Qualitative data isn’t as “bad” as I have been told. I think the negativity around qualitative research, especially in behavior analysis, stems from the age-old debate of quantitative is better than qualitative. The reality is that this is not the case. Both have distinctive features and seek to answer different types research questions. In some cases, you can even combine the two approaches to conduct research – literally the best of both worlds.
Honestly, I really didn’t think that I would like qualitative research. The funny thing is that I’ve had experience with several qualitative components, I just didn’t know it (in my defense it was labeled as quantitative). For example, when consulting with parents or organizations about a behavior, practitioners often do not know much about the behavior. The first step is always to observe the behavior and gather as much information as they could. This could be from interviews, direct observation of the environment and the behavior, an assessment to determine what variables are causing and maintaining the behavior, or a number of other data collection methods. A practitioner needed this information to determine what behavior they were going to be measuring as well as the conditions under which the behavior occurred. There is essentially a lot of unknowns that a practitioner or a researcher must uncover. It seems like the start of a qualitative research project, right? Gather a lot of information about the topic so you can analyze the data. But this was really the start of a quantitative approach to formulating a hypothesis to test it.

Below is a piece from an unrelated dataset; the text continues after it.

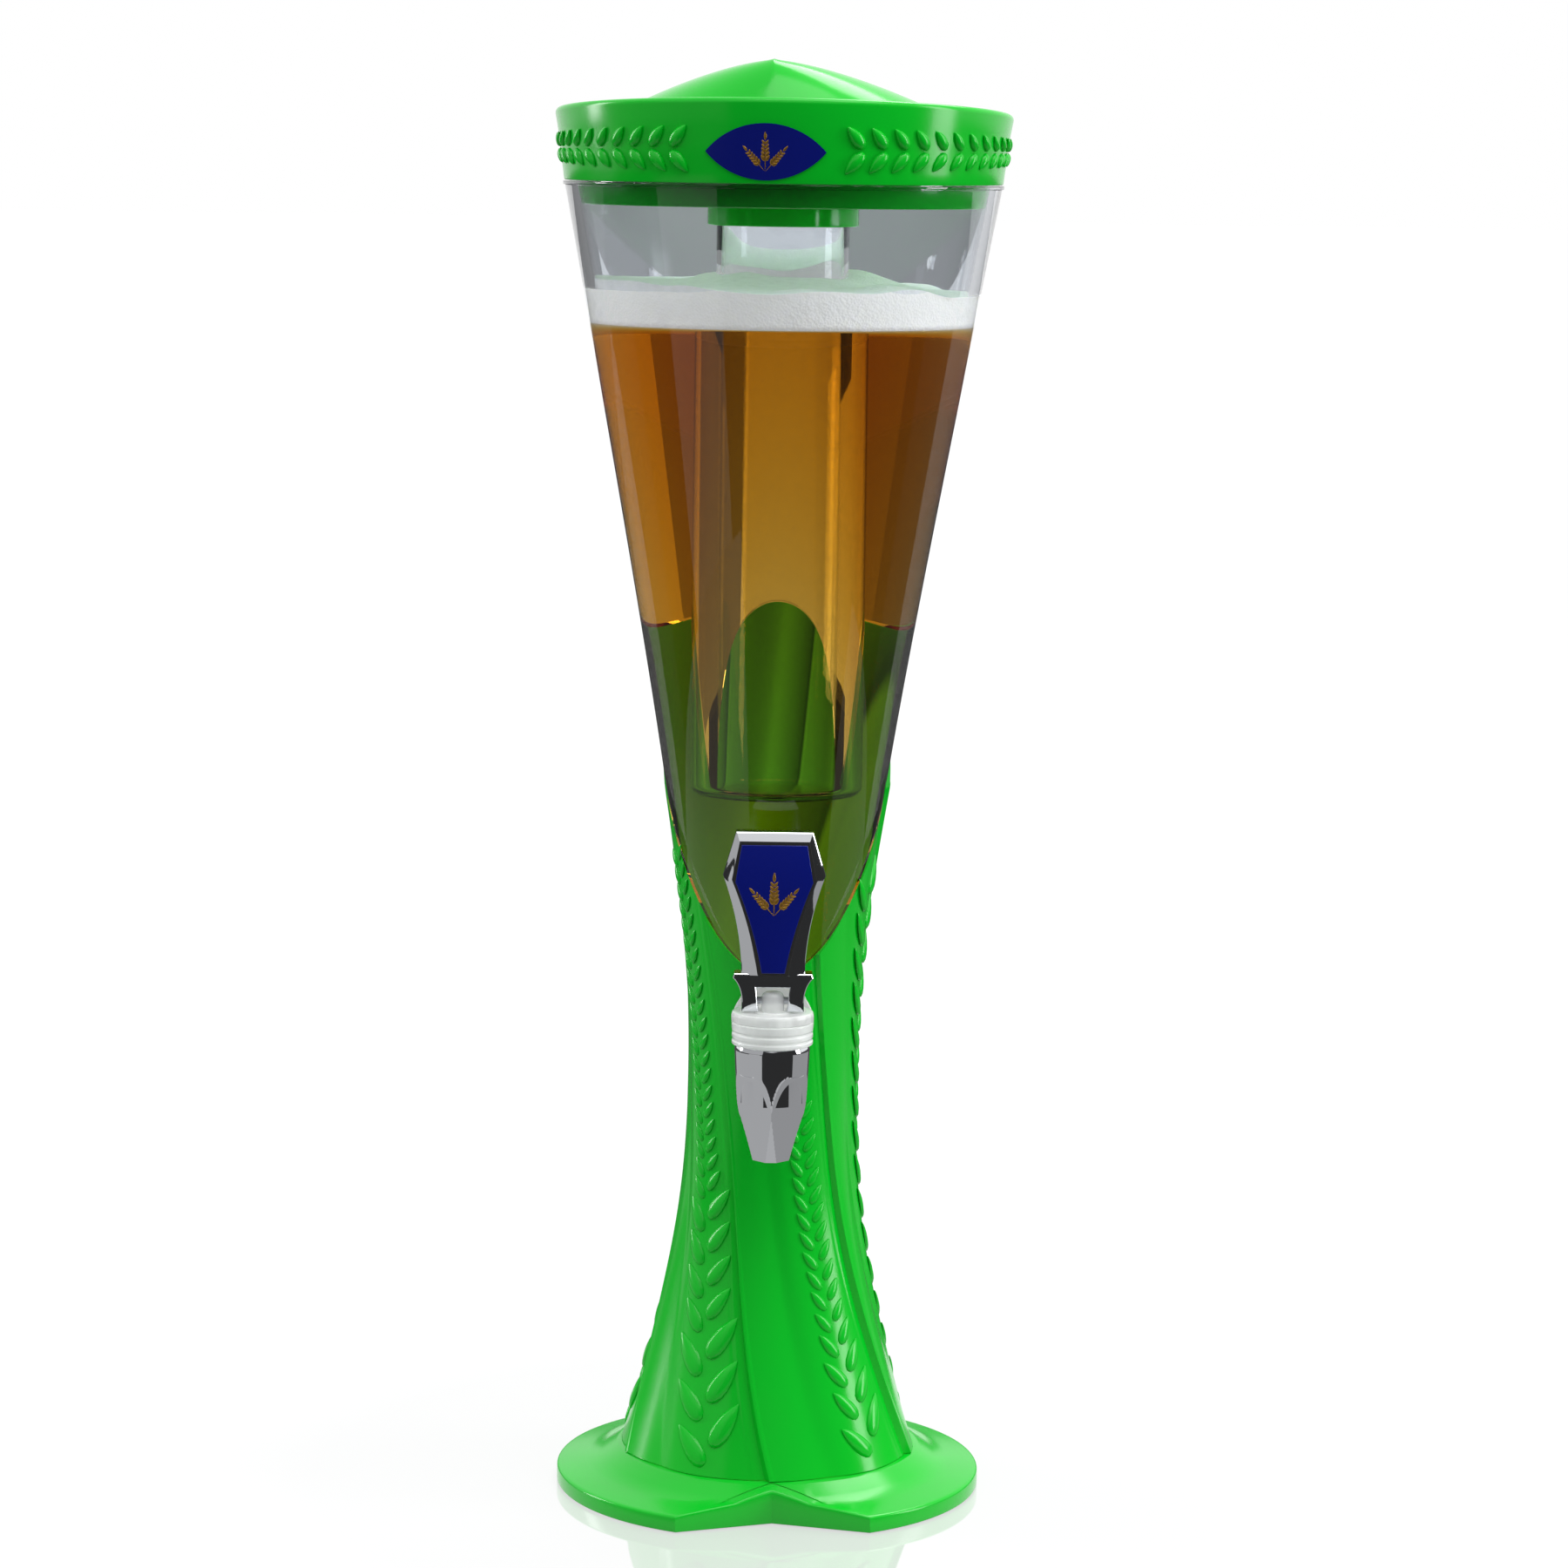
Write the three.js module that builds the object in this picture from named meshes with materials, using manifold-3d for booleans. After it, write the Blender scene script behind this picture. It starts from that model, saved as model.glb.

Qualitative researchers typically rely on various methods for gathering information including participating in the setting, observing directly, in-depth interview, and analyzing documents and other relevant materials. In class, we had the opportunity to practice gathering qualitative data informally using direct observation. We were provided with a short clip of a video in which two children were playing a video game. The objective was to gather field notes. One thing I will need to investigate more is reporting of the information discovered. For me, I took a lot of notes on the environment and the participants. In particular, the environment includes the physical world within the video game as well as the description of the fictitious characters. The participants were the two children playing the game as well as the interaction between the two. I even took data on specific behaviors such as the demands, praise, and instructions. The general tasks the children were completed were noted. However, I’m not sure the best way to convey this information to someone else. Does it need to be in more a narrative? Are short-hand notes okay? Do I need to transcribe everything the children say? I’m assuming it depends on the research question, but in this case, what would be considered enough information? I’m assuming you want enough information that the readers can visualize what is happening. But do you want to get lost in detail? I’m still not sure. Analyzing the information is another topic I’m not sure about. We ran out of time towards the end of class to really explore the different methods to analyze data. After reflecting on the experience, I feel as though I have more questions than answers. But I suppose in research, having questions is sometimes a good thing.